Information supplied
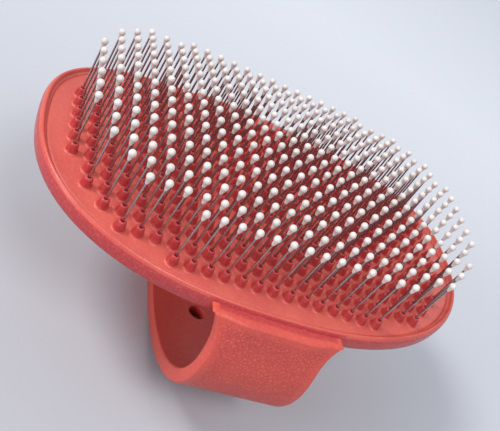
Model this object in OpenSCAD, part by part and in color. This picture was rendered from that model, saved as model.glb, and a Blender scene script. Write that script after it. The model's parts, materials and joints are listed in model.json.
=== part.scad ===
// Oval palm brush: a moulded rubber shell with a raised rim, a cushion of rubber
// bosses, a steel pin with a ball tip in every boss, and a strap looped across the
// back for the hand. The whole head is bowed a little across its width about one
// long axis far below it, and the rows of pins fan out a little. The foot of the
// strap lies on z = 0, the length of the brush is along X, and the pins point up.

/* [Shell] */
// Length of the oval shell
shell_length = 128; // [128:1:150]
// Width of the oval shell
shell_width = 84.6; // [84.6:0.2:96]
// Fullness of the oval: 2 is an ellipse, more is squarer
shell_fullness = 2.47; // [2.4:0.01:3]
// Depth of the shell from the top of the rim to its underside
shell_depth = 4.8; // [4.8:0.1:8]
// Width of the rim around the cushion
rim_width = 2.2; // [2:0.1:2.3]
// Height of the rim above the cushion
rim_height = 1.3; // [1:0.1:1.3]
// Radius of the bow across the head, at the face of the cushion
bow_radius = 208; // [190:1:400]

/* [Cushion] */
// Thickness of the cushion between the bosses
cushion_thick = 1.3; // [1:0.1:1.3]
// Height of a boss above the cushion
boss_height = 2.6; // [2:0.1:3]
// Radius of a boss at its foot
boss_foot_r = 1.45; // [1.2:0.05:1.6]
// Radius of a boss at its top
boss_top_r = 1.0; // [0.8:0.05:1.1]

/* [Pins] */
// Distance between neighbouring pins of a row
pin_pitch = 4.4; // [4.3:0.05:4.4]
// Distance between neighbouring rows, along the bowed face
row_pitch = 4.6; // [4.5:0.05:4.6]
// Angle between the pins of neighbouring rows
row_fan = 0.5; // [0.5:0.1:1.2]
// Number of rows of pins across the head
pin_rows = 16; // [8:2:16]
// Number of pins in the longest row
pin_columns = 26; // [12:2:26]
// Radius of the steel wire
wire_r = 0.27; // [0.25:0.005:0.35]
// Radius of the flat head under the cushion
head_r = 1.1; // [0.9:0.05:1.1]
// Length of wire from the top of a boss to the middle of the ball
pin_free_length = 14.4; // [10:0.1:16]
// Radius of the ball tip
ball_r = 0.95; // [0.8:0.05:0.95]
// Lean of a row that the rubber allows, each way
pin_lean = 5; // [3:0.5:5]

/* [Strap] */
// Width of the strap at the hand
strap_width = 29; // [24:1:32]
// Width of the strap where it joins the shell
strap_root_width = 36; // [36:1:44]
// Thickness of the strap
strap_thick = 3.8; // [3:0.1:4.2]
// Half of the outer span of the loop
loop_half_span = 49.2; // [48:0.1:52]
// Half of the outer height of the loop's ellipse
loop_half_height = 29.1; // [28:0.1:30]
// Height of the shell's underside above the foot of the strap
strap_depth = 44.8; // [43:0.1:46]
// Thickness of the strap's flange on the side of the shell
flange_thick = 3.4; // [2:0.1:3.6]
// Radius of the hanging hole in the strap
hang_hole_r = 2.6; // [2:0.1:3.2]

/* [Hidden] */
$fn = 64;
small_fn = 36;
outline_points = 120;
loop_points = 96;

// The layers under the cushion, and the floor that is left below them
sheet_thick = 0.3;
head_thick = 0.3;
head_gap = 0.3;
layers = rim_height + cushion_thick + head_thick + 2 * head_gap + sheet_thick;
floor_thick = shell_depth - layers;

// Heights of the layers as radii about the axis of the bow
cushion_z = strap_depth + shell_depth - rim_height;
bow_z = cushion_z - bow_radius;
under_r = strap_depth - bow_z;
floor_r = under_r + floor_thick;
sheet_r = floor_r + sheet_thick;
cushion_low_r = bow_radius - cushion_thick;
rim_r = bow_radius + rim_height;
boss_r = bow_radius + boss_height;

// The cushion sits on a ledge around a pocket for the heads
pocket_fullness = 2.5;
fit_gap = 0.15;
ledge_end = 2;
ledge_side = 0.9;
half_l = shell_length / 2;
half_w = shell_width / 2;

// A pin is drawn from the top of its boss, and leans about a point just below it
grip_length = 0.7;
grip_clearance = 0.1;
relief_clearance = 0.15;
head_low = -boss_height - cushion_thick - head_gap - head_thick;
grip_hole_r = wire_r + grip_clearance;
neck_length = 2.2;
neck_r = 0.5;
wire_in_ball = 0.3;

// How far bosses sink into the cushion, and how far cuts run past a face
boss_root = 0.3;
cut = 0.5;

// The loop's lowest facet lies flat on z = 0, its flanges end below the rim
loop_mid_z = loop_half_height * cos(180 / loop_points);
flange_drop = 1;
flange_top_z = bow_z + sqrt(rim_r * rim_r - half_w * half_w) - flange_drop;
flare_fillet = 13.5;
flare_start_z = 35.3;
hang_hole_y = -8;
far = 200;

function row_label(row) = str(row < 10 ? "0" : "", row);
function pin_name(row) = str("pin_row_", row_label(row));
function tip_name(row) = str("tip_row_", row_label(row));

// Rows are counted from the side at -Y
function row_step(row) = row - (pin_rows + 1) / 2;
function row_angle(row) = row_step(row) * row_pitch / bow_radius * 180 / PI;
function row_tilt(row) = row_step(row) * row_fan;

// A pin place belongs to the field when it lies inside an oval of pitches
function in_field(along, across) =
    pow(abs(along) / (pin_columns / 2 + 0.1), 2.5)
    + pow(abs(across) / (pin_rows / 2 + 0.3), 2.5) <= 1;
function row_places(row) = [
    for (column = [1:pin_columns])
        let (along = column - (pin_columns + 1) / 2)
        if (in_field(along, row_step(row))) along * pin_pitch
];

// Points of an oval that is fuller than an ellipse
function signed_power(value, power) = sign(value) * pow(abs(value), power);
function oval(a, b, fullness) = [
    for (i = [0:outline_points - 1])
        let (angle = 360 * (i + 0.5) / outline_points)
        [a * signed_power(cos(angle), 2 / fullness), b * signed_power(sin(angle), 2 / fullness)]
];

// Points of the loop's ellipse, from half a step each side of its lowest point
function loop_ellipse(shrink) = [
    for (i = [0:loop_points - 1])
        let (angle = 360 * (i + 0.5) / loop_points)
        [(loop_half_span - shrink) * sin(angle), loop_mid_z - (loop_half_height - shrink) * cos(angle)]
];

module oval_prism(a, b, fullness) {
    translate([0, 0, bow_z / 2])
        linear_extrude(height = far)
            polygon(oval(a, b, fullness));
}

module bow_cylinder(radius) {
    translate([0, 0, bow_z])
        rotate([0, 90, 0])
            cylinder(r = radius, h = far, center = true, $fn = 360);
}

// A layer of the head: an oval prism between two radii of the bow
module bowed_layer(a, b, fullness, low_r, high_r) {
    intersection() {
        oval_prism(a, b, fullness);
        difference() {
            bow_cylinder(high_r);
            bow_cylinder(low_r);
        }
    }
}

// Puts its children at the top of every boss of a row, in line with the pins
module at_pins(row) {
    translate([0, boss_r * sin(row_angle(row)), bow_z + boss_r * cos(row_angle(row))])
        rotate([-row_tilt(row), 0, 0])
            for (x = row_places(row))
                translate([x, 0, 0])
                    children();
}

module shell() {
    color([0.84, 0.31, 0.27])
        difference() {
            bowed_layer(half_l, half_w, shell_fullness, under_r, rim_r);
            bowed_layer(half_l - rim_width, half_w - rim_width, shell_fullness,
                cushion_low_r, rim_r + cut);
            bowed_layer(half_l - rim_width - ledge_end, half_w - rim_width - ledge_side,
                pocket_fullness, floor_r, rim_r + cut);
        }
}

module boss() {
    taper = (boss_foot_r - boss_top_r) / boss_height;
    translate([0, 0, -boss_height - boss_root])
        cylinder(r1 = boss_foot_r + taper * boss_root, r2 = boss_top_r,
            h = boss_height + boss_root, $fn = small_fn);
}

// The rubber grips the wire at the top of a boss and is relieved below, so that
// the wire can lean
module boss_hole() {
    depth = boss_height + cushion_thick + cut;
    low_r = wire_r + (depth - grip_length / 2) * tan(pin_lean) + relief_clearance;
    translate([0, 0, -grip_length])
        cylinder(r = grip_hole_r, h = grip_length + cut, $fn = small_fn);
    translate([0, 0, -depth])
        cylinder(r1 = low_r, r2 = grip_hole_r, h = depth - grip_length, $fn = small_fn);
}

module cushion() {
    color([0.80, 0.24, 0.22])
        difference() {
            union() {
                bowed_layer(half_l - rim_width - fit_gap, half_w - rim_width - fit_gap,
                    shell_fullness, cushion_low_r, bow_radius);
                for (row = [1:pin_rows])
                    at_pins(row)
                        boss();
            }
            for (row = [1:pin_rows])
                at_pins(row)
                    boss_hole();
        }
}

module backing_sheet() {
    color([0.86, 0.84, 0.80])
        bowed_layer(half_l - rim_width - ledge_end - fit_gap,
            half_w - rim_width - ledge_side - fit_gap, pocket_fullness, floor_r, sheet_r);
}

// The loop seen along the brush: an ellipse below, which runs straight up into
// the flanges on the sides of the shell
module loop_profile() {
    flange_y = half_w + flange_thick;
    join_z = loop_mid_z + loop_half_height * sqrt(1 - pow(flange_y / loop_half_span, 2));
    difference() {
        hull() {
            intersection() {
                polygon(loop_ellipse(0));
                translate([-far / 2, -cut])
                    square([far, join_z + cut]);
            }
            translate([-flange_y, join_z])
                square([2 * flange_y, flange_top_z - join_z]);
        }
        polygon(loop_ellipse(strap_thick));
    }
}

// The strap seen from its side: parallel, then flared towards the shell
module strap_outline() {
    difference() {
        translate([-strap_root_width / 2, -cut])
            square([strap_root_width, flange_top_z + 2 * cut]);
        for (side = [-1, 1]) {
            translate([side * (strap_width / 2 + flare_fillet), flare_start_z])
                circle(r = flare_fillet, $fn = 128);
            translate([side * (strap_width / 2 + flare_fillet) - flare_fillet, flare_start_z - far])
                square([2 * flare_fillet, far]);
        }
    }
}

module hand_strap() {
    color([0.86, 0.33, 0.28])
        difference() {
            intersection() {
                rotate([90, 0, 90])
                    linear_extrude(height = strap_root_width, center = true)
                        loop_profile();
                rotate([90, 0, 0])
                    linear_extrude(height = far, center = true)
                        strap_outline();
            }
            bowed_layer(half_l, half_w, shell_fullness, under_r, rim_r + cut);
            translate([0, hang_hole_y, -cut])
                cylinder(r = hang_hole_r, h = 3 * strap_thick);
        }
}

module pin() {
    translate([0, 0, head_low]) {
        cylinder(r = head_r, h = head_thick, $fn = small_fn);
        cylinder(r = wire_r, h = pin_free_length + wire_in_ball - head_low, $fn = small_fn);
    }
}

module pin_row(row) {
    color([0.62, 0.63, 0.65])
        at_pins(row)
            pin();
}

module ball_tip() {
    difference() {
        union() {
            sphere(r = ball_r, $fn = small_fn);
            translate([0, 0, -neck_length])
                cylinder(r = neck_r, h = neck_length, $fn = small_fn);
        }
        translate([0, 0, -neck_length - cut])
            cylinder(r = wire_r, h = neck_length + cut + wire_in_ball, $fn = small_fn);
    }
}

module tip_row(row) {
    color([0.96, 0.95, 0.93])
        at_pins(row)
            translate([0, 0, pin_free_length])
                ball_tip();
}

shell();
cushion();
backing_sheet();
hand_strap();
for (row = [1:pin_rows]) {
    pin_row(row);
    tip_row(row);
}
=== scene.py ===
"""Looks of the pin palm brush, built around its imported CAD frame."""
import json
import math
import random
from collections import namedtuple

import bpy
import numpy as np
from mathutils import Matrix, Vector


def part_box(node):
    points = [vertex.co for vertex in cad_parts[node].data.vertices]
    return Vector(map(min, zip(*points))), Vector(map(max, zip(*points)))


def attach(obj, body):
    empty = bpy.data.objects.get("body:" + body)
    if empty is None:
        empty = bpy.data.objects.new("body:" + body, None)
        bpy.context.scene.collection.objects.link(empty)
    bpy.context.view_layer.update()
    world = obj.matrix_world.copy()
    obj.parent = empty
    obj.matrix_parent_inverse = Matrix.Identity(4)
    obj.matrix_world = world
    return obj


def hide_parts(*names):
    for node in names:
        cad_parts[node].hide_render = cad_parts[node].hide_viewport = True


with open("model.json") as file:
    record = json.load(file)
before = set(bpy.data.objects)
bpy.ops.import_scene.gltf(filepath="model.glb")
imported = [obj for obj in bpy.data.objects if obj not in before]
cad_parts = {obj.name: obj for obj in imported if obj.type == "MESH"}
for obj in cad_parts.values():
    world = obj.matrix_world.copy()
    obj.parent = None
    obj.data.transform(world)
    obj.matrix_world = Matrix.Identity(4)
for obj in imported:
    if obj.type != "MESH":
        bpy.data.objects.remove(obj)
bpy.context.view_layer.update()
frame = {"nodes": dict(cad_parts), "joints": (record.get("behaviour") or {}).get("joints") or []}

MM = 0.001

# --- Camera -----------------------------------------------------------------

CAMERA_AT = Vector((-0.07966, -0.14527, 0.14827))
CAMERA_LOOK = Vector((0.39852, 0.73329, -0.55088))
CAMERA_UP = Vector((-0.31151, 0.67315, 0.67070))
LENS_MM = 50.77


def make_camera():
    data = bpy.data.cameras.new("camera")
    data.lens = LENS_MM
    data.sensor_width = 36
    data.clip_start, data.clip_end = 0.01, 20
    camera = bpy.data.objects.new("camera", data)
    bpy.context.scene.collection.objects.link(camera)
    look = CAMERA_LOOK.normalized()
    right = look.cross(CAMERA_UP).normalized()
    turn = Matrix((right, right.cross(look), -look)).transposed()
    camera.matrix_world = Matrix.Translation(CAMERA_AT) @ turn.to_4x4()
    bpy.context.scene.camera = camera


make_camera()

# --- Sizes, from the frame and as in the CAD source -------------------------

SHELL_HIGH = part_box("shell")[1]
STRAP_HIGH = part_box("hand_strap")[1]
HALF_L, HALF_W = SHELL_HIGH.x, SHELL_HIGH.y
RIM_Z = SHELL_HIGH.z
FULLNESS = 2.47
BOW_RADIUS = 208 * MM
RIM_HEIGHT = 1.3 * MM
RIM_WIDTH = 2.2 * MM
SHELL_DEPTH = 4.8 * MM
BOW_Z = RIM_Z - RIM_HEIGHT - BOW_RADIUS
PIN_PITCH = 4.4 * MM
GRIP_DEPTH = 0.35 * MM
BOSS_HEIGHT = 2.6 * MM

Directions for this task
Transcribe precisely the lines between the one that contains "obj.matrix_world = Matrix.Identity(4)" and the one that contains "LENS_MM = 50.77", counting those two lines as part of the range.

Expected output
    obj.matrix_world = Matrix.Identity(4)
for obj in imported:
    if obj.type != "MESH":
        bpy.data.objects.remove(obj)
bpy.context.view_layer.update()
frame = {"nodes": dict(cad_parts), "joints": (record.get("behaviour") or {}).get("joints") or []}

MM = 0.001

# --- Camera -----------------------------------------------------------------

CAMERA_AT = Vector((-0.07966, -0.14527, 0.14827))
CAMERA_LOOK = Vector((0.39852, 0.73329, -0.55088))
CAMERA_UP = Vector((-0.31151, 0.67315, 0.67070))
LENS_MM = 50.77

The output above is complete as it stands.